How Working Women Can Take Care Of Their Beauty, Hair, Health And Nutrition | Time Honored Tips

Let a large bar of castile soap be the working girl’s first investment. I say a “large” bar for the reason that it is much cheaper when bought that way.

A good-sized piece of the pure white castile can be bought at some of the drug stores. This should be cut into small cakes and put on a high shelf, where it will become dry and hard and so it will be more lasting.

With plenty of warm water, a few good wash-rags and this pure soap you will have a beauty outfit that will be more beneficial than all the rouges and eyebrow pencils that were ever put into the windows of beauty shops.

The bath should be daily. Now do not say that you have not the time, for the sponge bath—which will make the blood tingle and the flesh glow—can be got through with in almost no time. It is most imperative that the secretions of the skin and the dust gathered during the day should be removed.

When the body is not kept scrupulously clean the complexion is sure to suffer, for there the pores of the skin are most susceptible, and eruptions and blackheads come from very slight causes. When the hands become rough and tender, and will not stand soap, prepare a little almond meal.

This, too, is very inexpensive, for, instead of the powdered almonds, you can use the pressed almond cake, which is nearly as good and very cheap, and in place of the orris root wheat flour can be used. Take three ounces of the first and seven of the latter. If you can afford it, add a little powdered talcum.

A cream for the face and hands, and one which can be used with perfect safety, is benzoinated mutton tallow. This is simply the best mutton tallow to which benzoin has been added, and both ingredients kept at a steady heat until the alcohol of the benzoin has been completely evaporated.

About the hair: The greatest secret of luxuriant locks is absolute cleanliness. There are many women who vainly fancy that they keep their pretty locks perfectly clean, when they really do not at all. Only plenty of running water can thoroughly rinse the soap or shampoo out.

If the hair is at all sticky, or if a slight oily substance adheres to the comb, then the hair is not clean. (And let me say right here, combs and brushes too must be kept as scrupulously clean as the hair itself.) 

Castile soap makes the best shampoo in the world, especially when a little piece is dissolved in warm water and a tiny bit of ammonia or alcohol added, although for dry hair neither the alcohol nor ammonia is at all necessary.

If a tonic is needed, then use the sage tea, which, however, must not be put on light, blond tresses. Common kerosene, if one can endure the odor, is an unsurpassed remedy for falling hair.

Rubbing the scalp every night with the finger tips until the flesh tingles and glows is a most inexpensive way of stimulating the circulation, and frequently makes the hair grow long and nice and fine.

What one eats plays such a leading part in the beauty-getting efforts—but I have but little space left now to tell about that. Summed up in a nutshell, it is this: Eat very little pastry, and shun greasy foods or fat meats, like pork or bacon.

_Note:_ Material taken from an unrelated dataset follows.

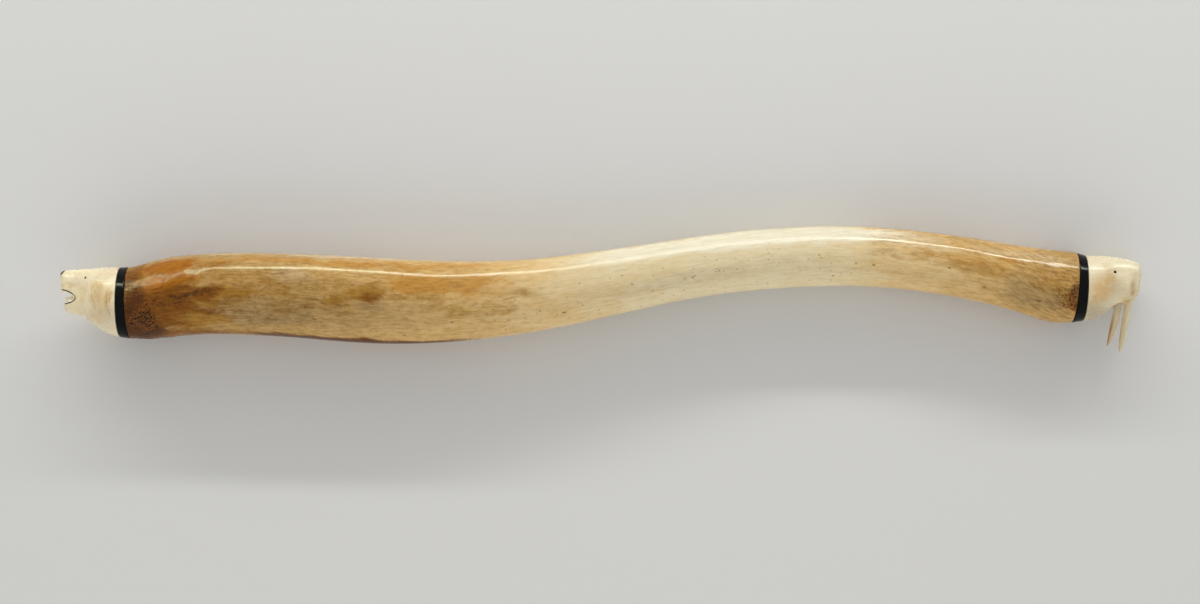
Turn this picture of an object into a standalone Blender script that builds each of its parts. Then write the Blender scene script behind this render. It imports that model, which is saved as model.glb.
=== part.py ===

Pin your faith to vegetables and fruit. A luncheon of two apples is of greater nourishment, and more, real value to good looks, than a repast of mince pie and coffee—two unspeakable horrors to any one who regards health and beauty as worth the having or the striving for.

As for the dress, I could write a seven volume treatise on that. It sounds prosy, I know, and very stupid, but let me tell you that it is the wise girl who buys for comfort, utility and wear, instead of style and elaborateness.

A plain little fedora, if well brushed, makes a trimmer, neater appearance than a cheap velvet hat ornamented with feathers that have straightened out and flowers that have long since lost their glory in the rains and storms of autumn time.

It is the same way with shoes and gloves. If one can possibly afford it, calfskin boots and heavy gloves should always be purchased. They will not only outwear two or three pairs of the lighter, less durable kind, but they will give warmth and comfort and a well-groomed look as well.